To do
Produce the listing below again, exactly as shown.

━━ Data in this exercise ━━

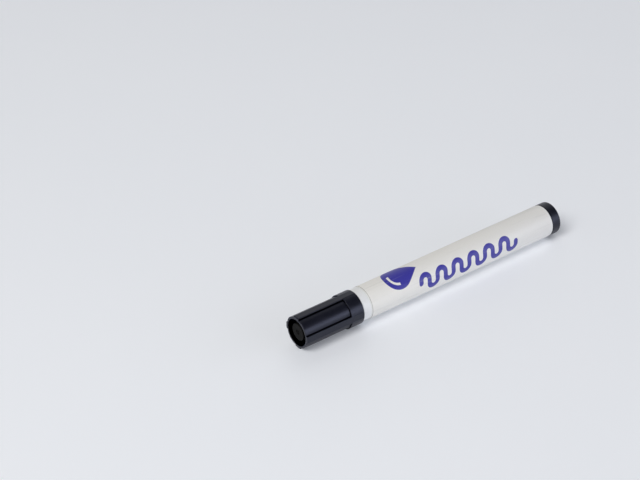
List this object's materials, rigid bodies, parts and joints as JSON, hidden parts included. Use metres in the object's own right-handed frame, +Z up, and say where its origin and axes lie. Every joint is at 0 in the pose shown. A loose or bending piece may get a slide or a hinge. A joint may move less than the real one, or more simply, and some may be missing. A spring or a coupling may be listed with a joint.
{
  "type": "felt tip marker",
  "caption": "Felt tip marker for dry-wipe boards: a round barrel with a printed wrap, a bullet nib and a black push-on cap whose flat ribs stop it from rolling.",
  "frame": {"origin": "under the middle of the marker, on the surface that it lies on", "axes": "+X along the marker from the cap's closed end to the tail, +Z up, with one of the cap's flat ribs downwards"},
  "size_m": [0.14, 0.0154, 0.0153],
  "materials": {
    "cap_black": "satin",
    "seal_black": "satin",
    "section_white": "satin",
    "nib_felt": "matte",
    "barrel_white": "satin",
    "label_film": "satin",
    "ink_fibre": "matte",
    "core_film": "gloss",
    "plug_black": "satin"
  },
  "bodies": {
    "pen": {"front_section": "section_white", "nib": "nib_felt", "barrel": "barrel_white", "label": "label_film", "reservoir_core": "ink_fibre", "reservoir_film": "core_film", "end_plug": "plug_black"},
    "cap": {"cap_shell": "cap_black", "cap_inner_seal": "seal_black"}
  },
  "joints": [
    {"name": "cap_pull", "type": "slide", "parent": "pen", "child": "cap", "axis": [-1, 0, 0], "range_m": [0, 0.045]}
  ]
}
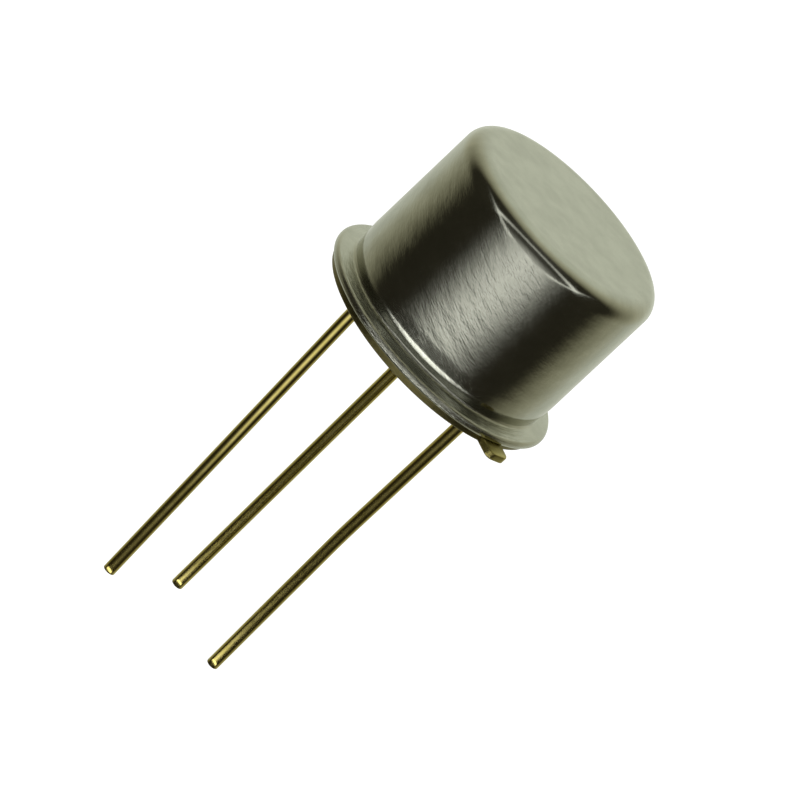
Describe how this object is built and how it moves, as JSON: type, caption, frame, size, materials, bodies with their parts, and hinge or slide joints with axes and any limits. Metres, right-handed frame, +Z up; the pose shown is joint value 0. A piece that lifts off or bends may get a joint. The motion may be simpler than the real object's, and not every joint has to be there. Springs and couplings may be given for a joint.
{
  "type": "pnp transistor",
  "caption": "PNP transistor in a round welded metal can with a flared rim, an index tab and gold-plated wire leads below a glass-sealed header.",
  "frame": {"origin": "centre of the seating plane, which is the flat underside of the header's rim", "axes": "+Z up the can's axis to its flat top, so the leads point to -Z; +X towards the emitter lead, +Y towards the base lead, -X towards the collector lead, the index tab halfway between +X and -Y"},
  "size_m": [0.0094, 0.0094, 0.0202],
  "materials": {
    "nickel_plated_steel": "drawn and nickel plated, dull satin",
    "gold_plated_header": "gold plated over an iron-nickel-cobalt alloy, satin",
    "seal_glass": "fused sealing glass, dark and glossy",
    "gold_plated_lead": "gold plated drawn wire, satin",
    "gold_silicon_solder": "gold-silicon alloy, dull",
    "silicon": "polished silicon under a thin oxide",
    "aluminium_film": "vapour-coated aluminium film",
    "aluminium_wire": "fine drawn wire"
  },
  "bodies": {
    "root": {"cap": "nickel_plated_steel", "header_eyelet": "gold_plated_header", "glass_seal": "seal_glass", "emitter_lead": "gold_plated_lead", "base_lead": "gold_plated_lead", "collector_lead": "gold_plated_lead", "die_solder": "gold_silicon_solder", "silicon_die": "silicon", "emitter_contact": "aluminium_film", "base_contact": "aluminium_film", "emitter_bond_wire": "aluminium_wire", "base_bond_wire": "aluminium_wire"}
  },
  "joints": []
}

━━━

Response to this exercise
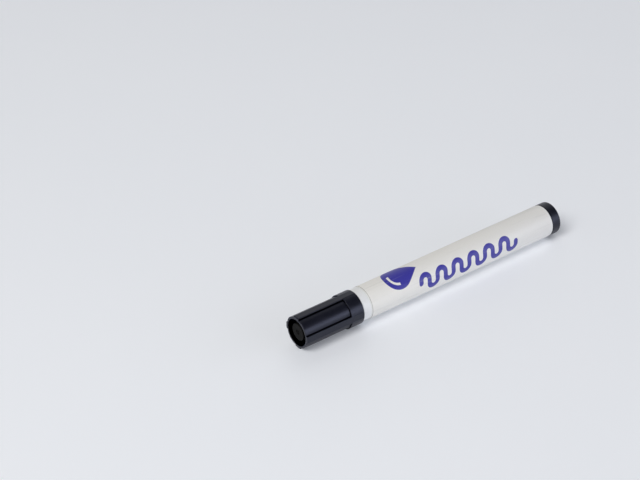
List this object's materials, rigid bodies, parts and joints as JSON, hidden parts included. Use metres in the object's own right-handed frame, +Z up, and say where its origin and axes lie. Every joint is at 0 in the pose shown. A loose or bending piece may get a slide or a hinge. A joint may move less than the real one, or more simply, and some may be missing. A spring or a coupling may be listed with a joint.
{
  "type": "felt tip marker",
  "caption": "Felt tip marker for dry-wipe boards: a round barrel with a printed wrap, a bullet nib and a black push-on cap whose flat ribs stop it from rolling.",
  "frame": {"origin": "under the middle of the marker, on the surface that it lies on", "axes": "+X along the marker from the cap's closed end to the tail, +Z up, with one of the cap's flat ribs downwards"},
  "size_m": [0.14, 0.0154, 0.0153],
  "materials": {
    "cap_black": "satin",
    "seal_black": "satin",
    "section_white": "satin",
    "nib_felt": "matte",
    "barrel_white": "satin",
    "label_film": "satin",
    "ink_fibre": "matte",
    "core_film": "gloss",
    "plug_black": "satin"
  },
  "bodies": {
    "pen": {"front_section": "section_white", "nib": "nib_felt", "barrel": "barrel_white", "label": "label_film", "reservoir_core": "ink_fibre", "reservoir_film": "core_film", "end_plug": "plug_black"},
    "cap": {"cap_shell": "cap_black", "cap_inner_seal": "seal_black"}
  },
  "joints": [
    {"name": "cap_pull", "type": "slide", "parent": "pen", "child": "cap", "axis": [-1, 0, 0], "range_m": [0, 0.045]}
  ]
}
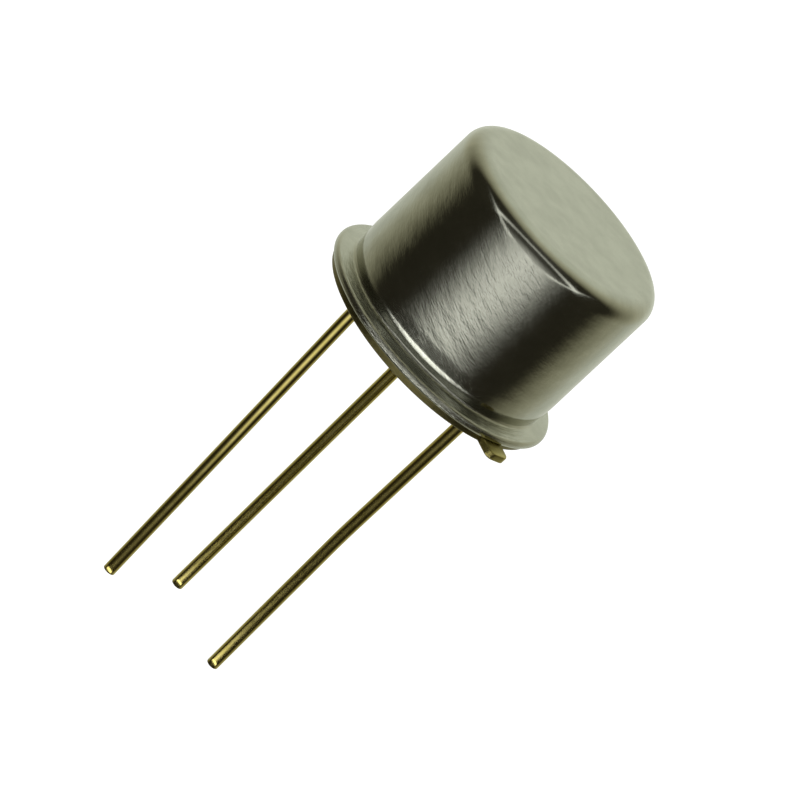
Describe how this object is built and how it moves, as JSON: type, caption, frame, size, materials, bodies with their parts, and hinge or slide joints with axes and any limits. Metres, right-handed frame, +Z up; the pose shown is joint value 0. A piece that lifts off or bends may get a joint. The motion may be simpler than the real object's, and not every joint has to be there. Springs and couplings may be given for a joint.
{
  "type": "pnp transistor",
  "caption": "PNP transistor in a round welded metal can with a flared rim, an index tab and gold-plated wire leads below a glass-sealed header.",
  "frame": {"origin": "centre of the seating plane, which is the flat underside of the header's rim", "axes": "+Z up the can's axis to its flat top, so the leads point to -Z; +X towards the emitter lead, +Y towards the base lead, -X towards the collector lead, the index tab halfway between +X and -Y"},
  "size_m": [0.0094, 0.0094, 0.0202],
  "materials": {
    "nickel_plated_steel": "drawn and nickel plated, dull satin",
    "gold_plated_header": "gold plated over an iron-nickel-cobalt alloy, satin",
    "seal_glass": "fused sealing glass, dark and glossy",
    "gold_plated_lead": "gold plated drawn wire, satin",
    "gold_silicon_solder": "gold-silicon alloy, dull",
    "silicon": "polished silicon under a thin oxide",
    "aluminium_film": "vapour-coated aluminium film",
    "aluminium_wire": "fine drawn wire"
  },
  "bodies": {
    "root": {"cap": "nickel_plated_steel", "header_eyelet": "gold_plated_header", "glass_seal": "seal_glass", "emitter_lead": "gold_plated_lead", "base_lead": "gold_plated_lead", "collector_lead": "gold_plated_lead", "die_solder": "gold_silicon_solder", "silicon_die": "silicon", "emitter_contact": "aluminium_film", "base_contact": "aluminium_film", "emitter_bond_wire": "aluminium_wire", "base_bond_wire": "aluminium_wire"}
  },
  "joints": []
}